GRANT YOUNGBLOOD, bass, who made a memorable debut with the Chorale in Carmina Burana, returns to sing Beethoven’s great Symphony No. 9. • He has appeared in concert with major orchestras throughout the United States, Canada and Europe, including the San Francisco Symphony, Philadelphia Orchestra, Los Angeles Philharmonic, Jerusalem Symphony and Bucharest Philharmonic. • On New York City Opera’s roster since 1995, he has also sung a wide variety of roles with San Francisco Opera, Washington Opera, Houston Grand Opera, Opera Theatre of St. Louis, Florida Grand Opera and L’Opéra de Montréal.


MEET THE CONDUCTOR

Conductor

MARTIN JOSMAN, music director of the National Chorale, is one of the nation’s leading vocal conductors. • He has conducted more than 1,500 concerts at Avery Fisher Hall, throughout the New York area, and across the United States: at Boston’s Symphony Hall, the Philadelphia Academy of Music, the Seattle Opera House, Orchestra Hall in Minneapolis, the Saratoga Festival Amphitheatre, Powell Hall in St. Louis, Symphony Halls in Tulsa and Phoenix, the Eastman Theatre in Rochester, and the Chautauqua Amphitheatre. • Mr. Josman has conducted concerts and Messiah Sing-Ins at Avery Fisher Hall each season since 1965. • ABC Television chose him as music director for the network’s 90-minute musical tribute to President John F. Kennedy, and he also served as music director and conductor for the 90-minute PBS-Channel 13 special, Bach and His Sons: The Overwhelming Legacy, shown more than 350 times by 125  public television stations across the country. • A native New Yorker, Mr.
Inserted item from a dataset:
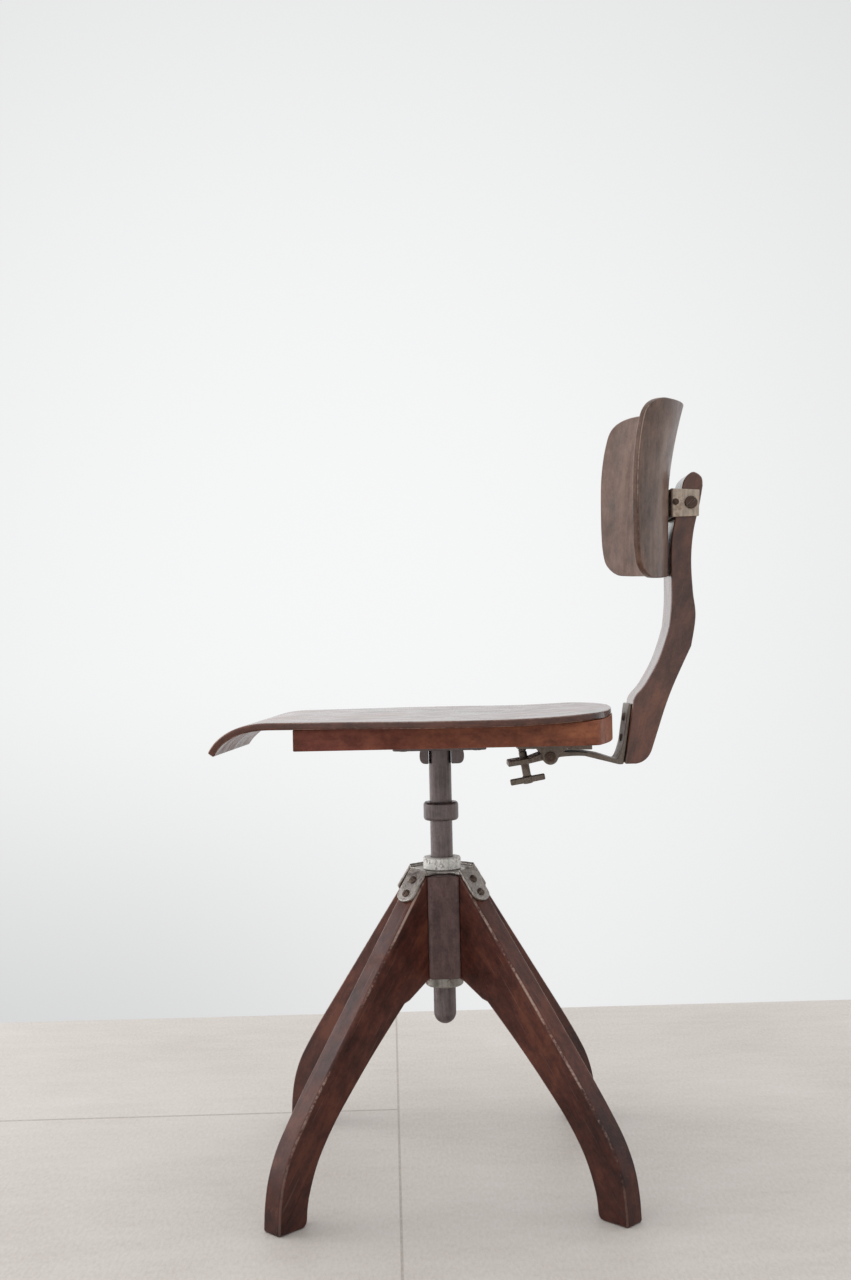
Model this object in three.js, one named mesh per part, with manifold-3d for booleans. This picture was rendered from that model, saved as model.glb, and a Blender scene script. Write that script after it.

Josman regularly conducts an extensive repertory of choral/orchestral masterworks, as well as opera, operetta, and the Chorale’s New York Festival of American Music Theatre concerts at Avery Fisher Hall and Carnegie Hall. • He has presented numerous contemporary works and music commissioned by the Chorale, as well as the United States premieres of many newly-rediscovered Baroque, Classical, and Romantic-era masterpieces.